The title’s no mystery—this is a Sherlock Holmes caper set during Christmastime. Can a more commercial regional theater project be found? Yes, of course it can—the umpteenth adaptation of A Christmas Carol, and Cleveland is to commended for not attempting that. Instead, they’re debuting a new old-fashioned work by American farceur Ken Ludwig.
It was Ludwig who put the sass back in Gershwin with his book for Crazy for You. He wrote two comedies that have balanced and salvaged untold summer stock seasons: Lend Me a Tenor and Moon Over Buffalo.

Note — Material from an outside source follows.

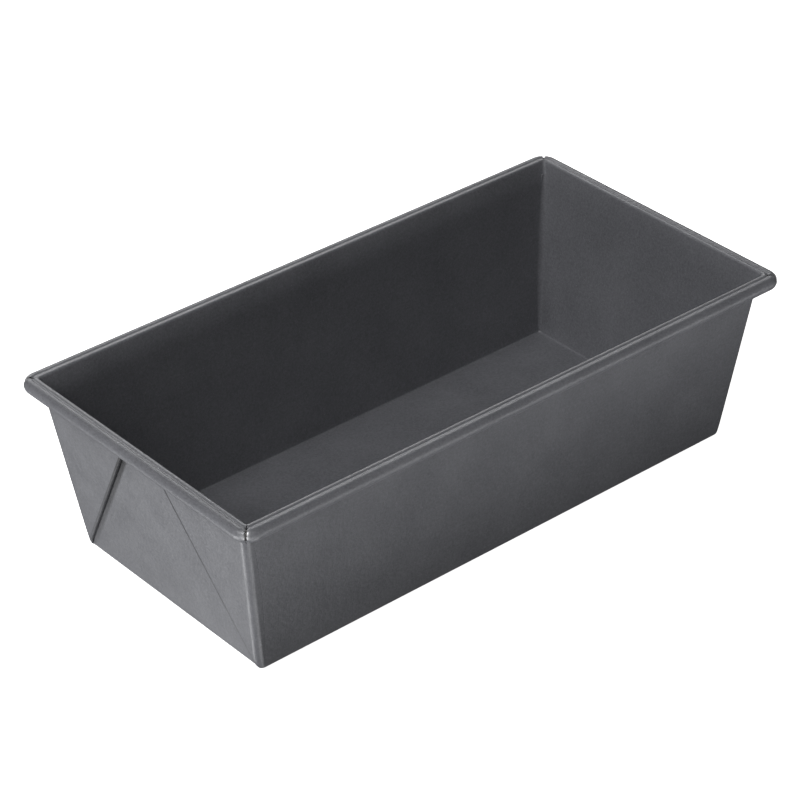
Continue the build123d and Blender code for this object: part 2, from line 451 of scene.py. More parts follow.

His work has played as well on Broadway as it has in the provinces.
‘Round these parts (New Haven, Connecticut), Ludwig is known for the musical The Adventures of Tom Sawyer, which had a lavish pre-Broadway try-out at the Shubert Theater in 2001. It lasted less than two dozen proper performances in New York and (despite some obvious second-act problems) deserved better, and got a much nicer reception here in the state where Twain resided.

That’s not the Connecticut connection I’m talking about re Cleveland, however. The Game’s Afoot concerns not the fictional Sherlock Holmes but the actor who famously embodied the character onstage for over 30 years, William Gillette. Born on a farm in Hartford in 1853, Gillette continued to reside in the state even after achieving international fame—in a castle that’s become a major Connecticut tourist attraction.
Gillette Castle is a stone’s throw (or rather a stone’s skip along the river) from the Goodspeed Opera House. It’s also not far from the Ivoryton Playhouse, where the summer stock River Rep troupe performed the Gillette version of Sherlock Holmes (with Stephen Kunken, recently Tony-nominated for Enron, as Holmes) in 2003.

Here’s the Cleveland Play House promo synopsis of The Game’s Afoot:
We meet famed stage actor William Gillette at his Connecticut castle, recovering from an attempt on his life following a performance of his renowned play, Sherlock Holmes. It’s Christmas Eve, and much to his mother Martha’s chagrin, William invites fellow actors, Aggie & Simon and Felix & Madge, over for the holiday weekend. His elaborate home, filled with gadgets and hidden passageways, becomes the setting for a murder, and Gillette must use the Sherlock Holmes crime-solving skills he made famous on stage to catch the culprit. Will Gillette uncover the secrets his guests are hiding? Will he discover who the murderer is before he/she claims another victim? Will his guests ever be able to drink eggnog again?

The play, directed by Aaron Posner, plays the Play House Nov. 25 through Dec. 18.

Which will be the first theater in Connecticut to stage it?